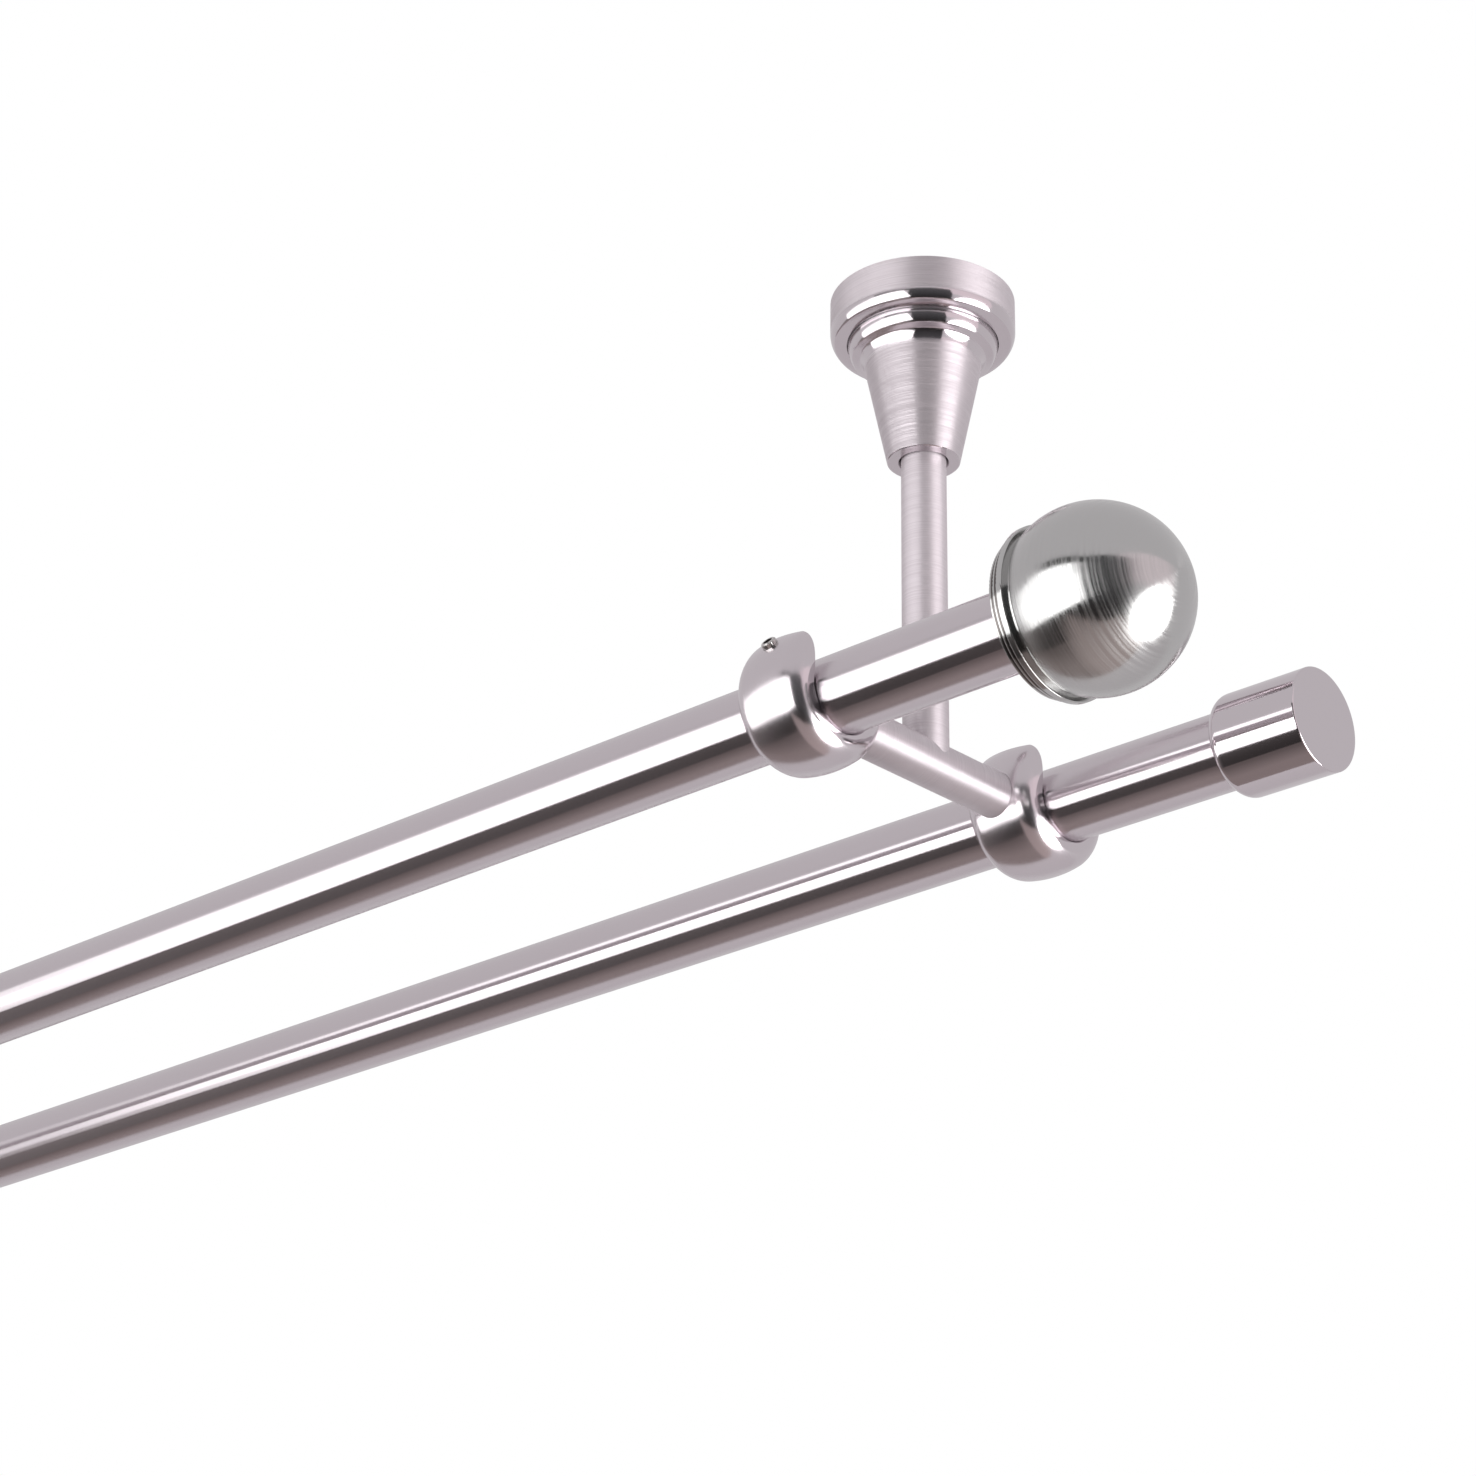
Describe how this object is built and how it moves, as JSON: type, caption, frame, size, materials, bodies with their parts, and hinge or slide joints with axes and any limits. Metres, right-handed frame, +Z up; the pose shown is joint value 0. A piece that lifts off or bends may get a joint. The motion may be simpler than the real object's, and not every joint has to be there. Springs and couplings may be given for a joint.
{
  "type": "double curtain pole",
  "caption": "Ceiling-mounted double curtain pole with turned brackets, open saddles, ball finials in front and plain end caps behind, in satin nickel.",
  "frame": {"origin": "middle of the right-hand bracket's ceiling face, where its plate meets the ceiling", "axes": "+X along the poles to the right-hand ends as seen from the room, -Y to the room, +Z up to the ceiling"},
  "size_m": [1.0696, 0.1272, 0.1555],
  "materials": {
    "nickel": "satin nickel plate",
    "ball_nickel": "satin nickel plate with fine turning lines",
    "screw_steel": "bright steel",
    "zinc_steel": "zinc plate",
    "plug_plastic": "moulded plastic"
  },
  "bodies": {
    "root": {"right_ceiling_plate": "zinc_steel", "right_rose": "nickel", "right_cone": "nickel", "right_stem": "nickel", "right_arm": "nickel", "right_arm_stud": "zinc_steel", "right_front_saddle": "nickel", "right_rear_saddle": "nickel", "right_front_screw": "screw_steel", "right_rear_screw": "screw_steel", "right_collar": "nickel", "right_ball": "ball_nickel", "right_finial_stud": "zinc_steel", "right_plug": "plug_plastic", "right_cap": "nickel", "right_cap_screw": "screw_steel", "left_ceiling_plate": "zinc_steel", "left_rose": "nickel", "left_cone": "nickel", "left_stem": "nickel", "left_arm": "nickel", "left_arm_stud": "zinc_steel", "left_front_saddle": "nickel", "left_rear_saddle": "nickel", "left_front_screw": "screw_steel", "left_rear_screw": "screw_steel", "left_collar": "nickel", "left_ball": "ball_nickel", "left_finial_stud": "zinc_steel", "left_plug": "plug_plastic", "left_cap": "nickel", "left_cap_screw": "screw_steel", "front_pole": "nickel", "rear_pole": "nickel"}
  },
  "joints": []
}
..............................
Task instructions:
Reproduce every line of the material above exactly.

Solution below:
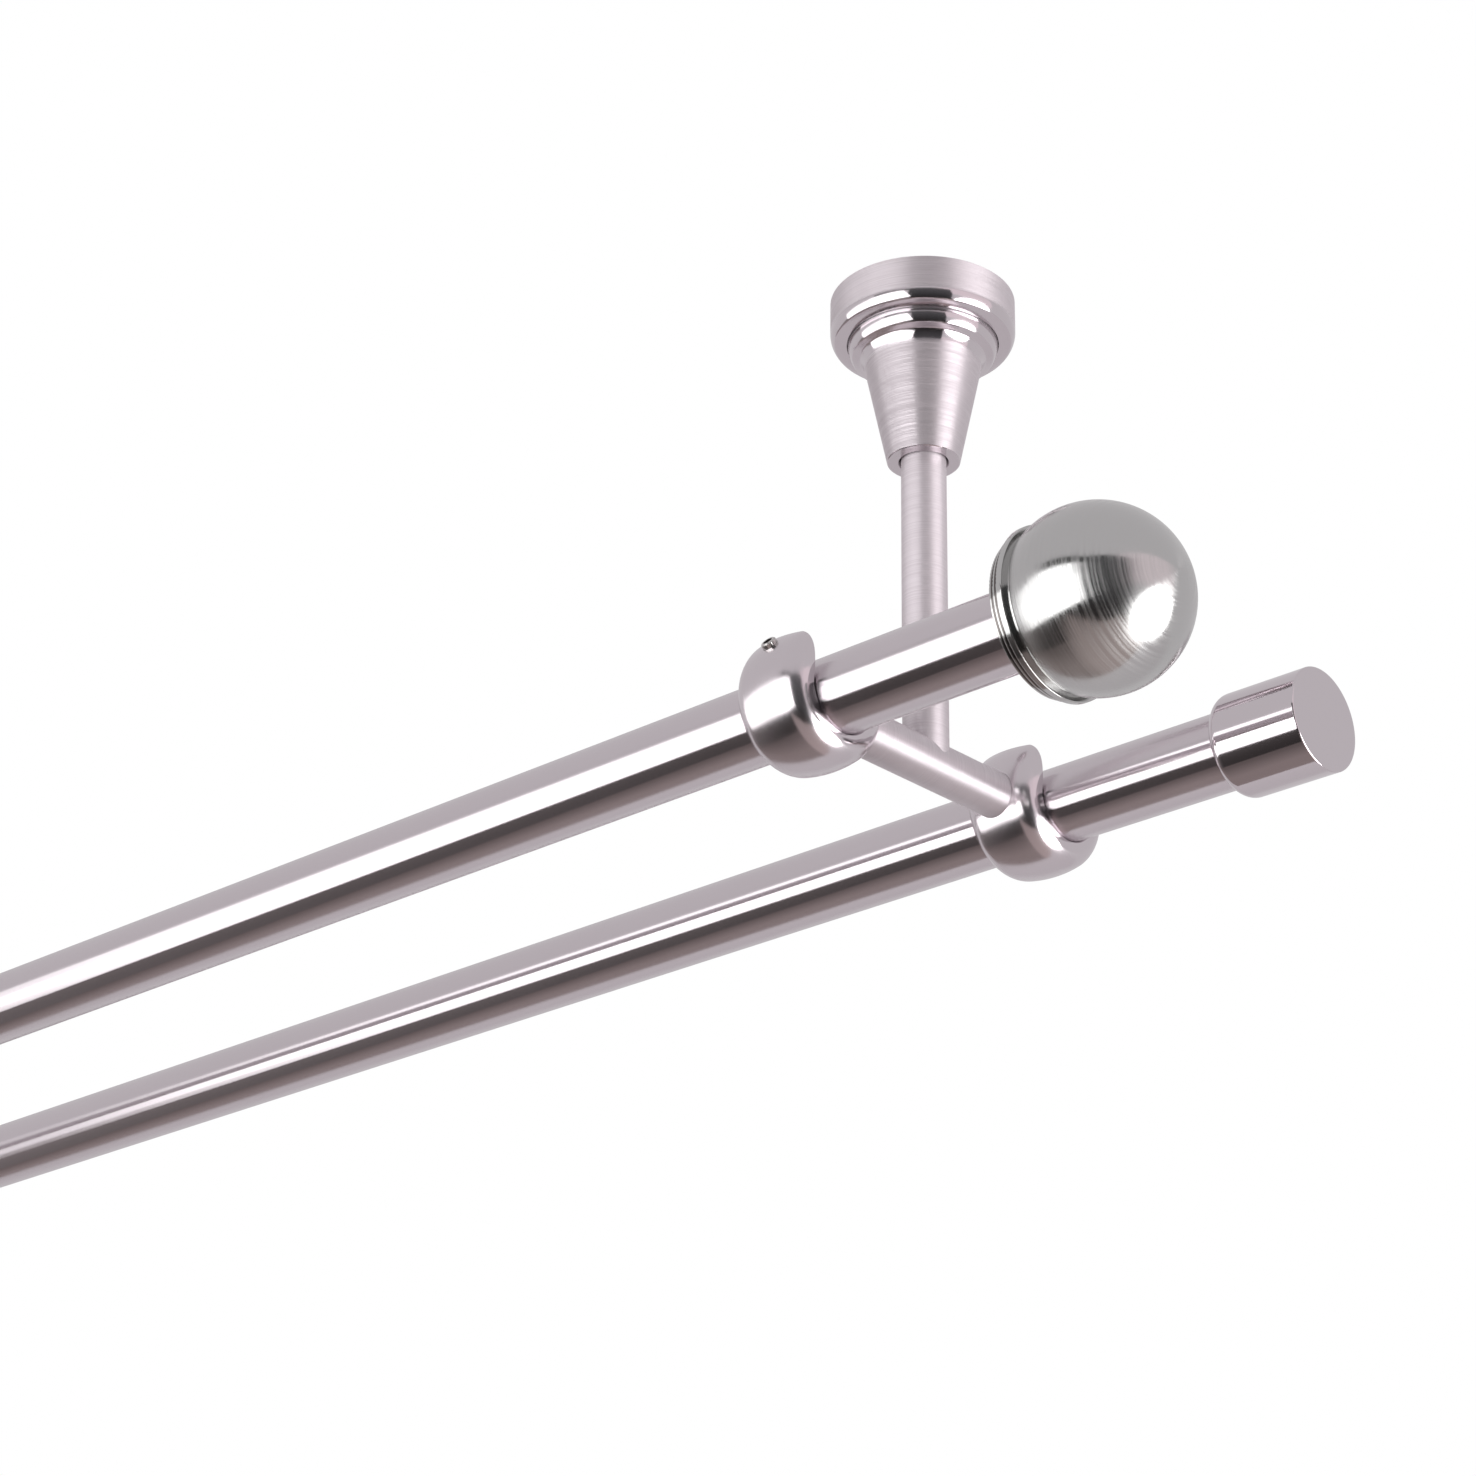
Describe how this object is built and how it moves, as JSON: type, caption, frame, size, materials, bodies with their parts, and hinge or slide joints with axes and any limits. Metres, right-handed frame, +Z up; the pose shown is joint value 0. A piece that lifts off or bends may get a joint. The motion may be simpler than the real object's, and not every joint has to be there. Springs and couplings may be given for a joint.
{
  "type": "double curtain pole",
  "caption": "Ceiling-mounted double curtain pole with turned brackets, open saddles, ball finials in front and plain end caps behind, in satin nickel.",
  "frame": {"origin": "middle of the right-hand bracket's ceiling face, where its plate meets the ceiling", "axes": "+X along the poles to the right-hand ends as seen from the room, -Y to the room, +Z up to the ceiling"},
  "size_m": [1.0696, 0.1272, 0.1555],
  "materials": {
    "nickel": "satin nickel plate",
    "ball_nickel": "satin nickel plate with fine turning lines",
    "screw_steel": "bright steel",
    "zinc_steel": "zinc plate",
    "plug_plastic": "moulded plastic"
  },
  "bodies": {
    "root": {"right_ceiling_plate": "zinc_steel", "right_rose": "nickel", "right_cone": "nickel", "right_stem": "nickel", "right_arm": "nickel", "right_arm_stud": "zinc_steel", "right_front_saddle": "nickel", "right_rear_saddle": "nickel", "right_front_screw": "screw_steel", "right_rear_screw": "screw_steel", "right_collar": "nickel", "right_ball": "ball_nickel", "right_finial_stud": "zinc_steel", "right_plug": "plug_plastic", "right_cap": "nickel", "right_cap_screw": "screw_steel", "left_ceiling_plate": "zinc_steel", "left_rose": "nickel", "left_cone": "nickel", "left_stem": "nickel", "left_arm": "nickel", "left_arm_stud": "zinc_steel", "left_front_saddle": "nickel", "left_rear_saddle": "nickel", "left_front_screw": "screw_steel", "left_rear_screw": "screw_steel", "left_collar": "nickel", "left_ball": "ball_nickel", "left_finial_stud": "zinc_steel", "left_plug": "plug_plastic", "left_cap": "nickel", "left_cap_screw": "screw_steel", "front_pole": "nickel", "rear_pole": "nickel"}
  },
  "joints": []
}